Being in the black

‘Success has always been easy to measure. It is the distance between one’s origins and one’s final achievement.’

- Michael Korda

It is possible that we have forgotten just how far we have come. This has happened at an institutional level and at an individual setting level. Because the world and our work could always be better, we sometimes forget that it already is.

 

The imperatives of continual improvement have blinded us to the fact that collectively and individually we have achieved so much. This is an argument for clocking, auditing and monitoring some of the things which we have achieved. This is not about being complacent or self-congratulatory. It is about having a clear-eyed view of where we are and the distance we have travelled. A kind of stock taking.

 

Schools might pause every now and then and produce a collective picture of how things are different from a year ago, from six months ago, a week ago. This helps to clarify just how far they have come. Because in living the work, day by day, we do not always appreciate how the small gains build up into large gains.
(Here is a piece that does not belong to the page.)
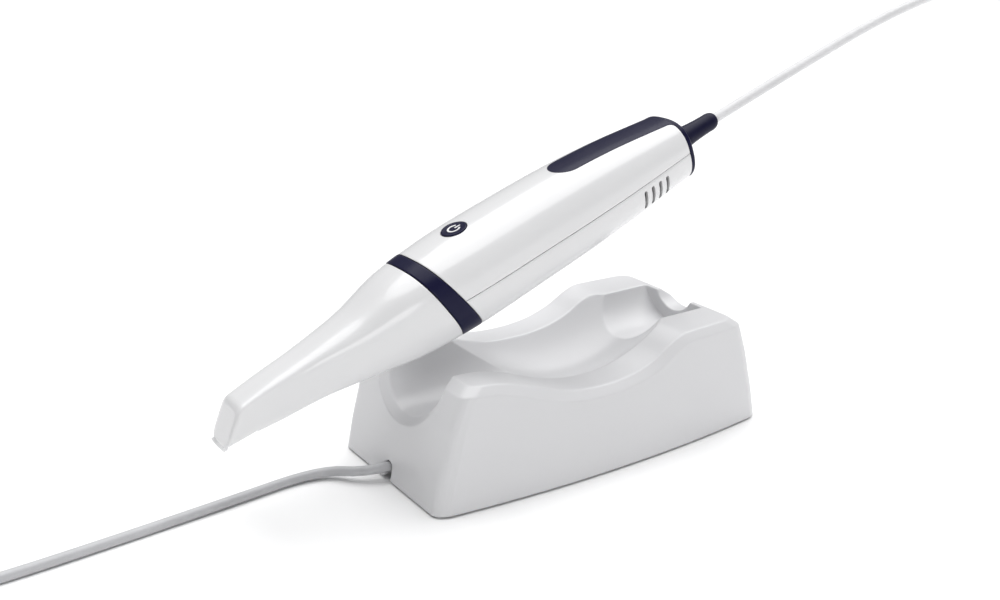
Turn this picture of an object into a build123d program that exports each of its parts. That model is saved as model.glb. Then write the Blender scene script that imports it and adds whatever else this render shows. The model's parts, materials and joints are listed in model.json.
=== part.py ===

These might be: more children coming to school (a rise in attendance), a greater participation in extra curricular activities (sport, debating, community service), more children doing well in public examinations, strong staff and positive pupil surveys; renewed commitment and energy; revised work practices such as streamlined meetings.

 

It makes a difference if these are visual. Some settings do this on a timeline. Here we were a year ago, and here we are now. What does it look like in comparison? What have we learnt along the way that is good? ‘Look how far we have come…’ while this is a simple way of monitoring it, it is very powerful because it helps us to understand the agency of the small things, done every day. Too often, the accumulation of the small, growing in to the large, is unnoticed, unacknowledged. And this is a pity, because we can become downhearted by the enormity of what we still have to do. But in slowing down and thinking about how far we have come, we reinvigorate our purpose, our resolve and our energy into taking the next steps forward.

 

What we are doing when we do this, is we are looking at the bank balance of our work, or an organisation’s work. The deposits, in black, are our achievements, our successes. And if we think of them as a bank balance, then they provide the ballast, the security against which to make more investment, in building and creating new things for the future. This is an essential part of being hopeful, not helpless. That the resilience, courage and hope for going forward with our heads held high and with energy restored, is taking full account of and acknowledging the good and great work which has already taken place. The same applies to different aspects of school life. It could be used as a review tool, a self-evaluation tool, an audit. At the moment, these are mostly on a deficit model. This is what we still have to do. But how about listing, clocking and celebrating just how far we have come?

 

What might be the downside to this? Is it possible to become big headed or complacent? Unlikely. It is possible that the opposite is true - that there is so much to do, how are we ever going to get through it? And, those colleagues and settings which are complacent, smug or big headed, usually get rumbled anyway. Through monitoring and celebrating just how an organisation or setting has improved, we are reinforcing our resilience and capacity to continue to do more of the same and to do even better. It is a mindset that says, if we can do this, then we can also do that.

 

The bank balance of being in the black is just a way of looking at our achievements, both at an organisational and an individual level. We could also do the opposite and see what the red, the deficit model, looks like. And this is a healthy thing to do, in order to keep the perspective in balance. However, the main purpose in this context is to secure our resilience, to give ourselves a quiet, or not so quiet, pat on the back. What we notice, we do more of. What we have done in the past, the things that went well, can become the springboard for the next aspect of improvement. It is a security blanket which is there not to make us complacent, but to propel us into spaces and places which are even better.

 

What sorts of tools are helpful in this exercise? Well, the main thing is that they are not cumbersome or complex. A storyboard might be one way of doing this; this is where we were a few years ago, last year, last month. This is where we are now. The Blob Trees are also a good way of capturing the elements of what it was like at a certain point and what things are like now. They are concrete ways of making concepts and ideas become real. And they give us a real purchase on just how much we have done and how far we have come.